A project by the working group Collections and Collecting
Organised by Helmuth Trischler, Christian Sichau and Susanne Pickert (Deutsches Museum München)
Co-financed by the Research Network and the Deutsches Museum

No exhibition without scholarship: Object-based studies and the exploration of the cultural context of the object are prerequisites for an intelligible presentation. However, exhibitions do more than merely visualise the results of research. They have the potential to stimulate learning and generate knowledge by posing new research questions.

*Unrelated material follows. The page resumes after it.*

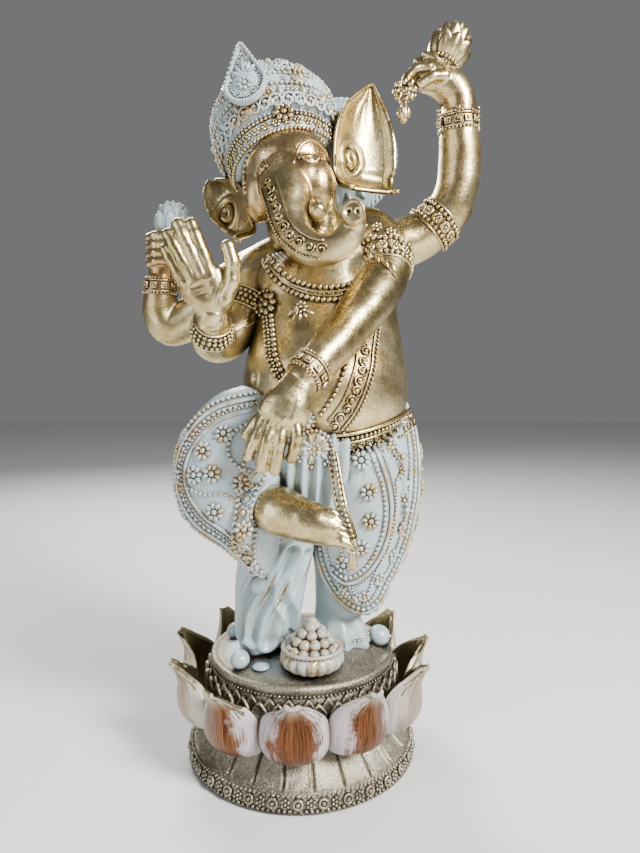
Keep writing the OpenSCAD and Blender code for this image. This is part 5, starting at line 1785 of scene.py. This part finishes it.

How can researchers take advantage of this opportunity? In what way can academic arguments be translated into spatial arrangement while at the same time remaining serviceable for reading and citing by future researchers? What might the results of an academic examination of an exhibition look like? Unlike printed texts – the traditional publication media of academia – common standards of terminology and argumentation have yet to emerge. What exactly is the role of the objects on display? Recent history of science and technology has interrogated the epistemic quality of these material sources of research intensively. Yet how do the objects display their salient feature when staged for exhibition purposes?

The conference brought together curators, museum experts, designers, artists, experts in cultural studies and historians of science and technology to engage in a discussion about their experiences and expectations of the exhibition as product and generator of scholarship.

The proceedings will be published as Max Planck Preprint in Feburary 2010.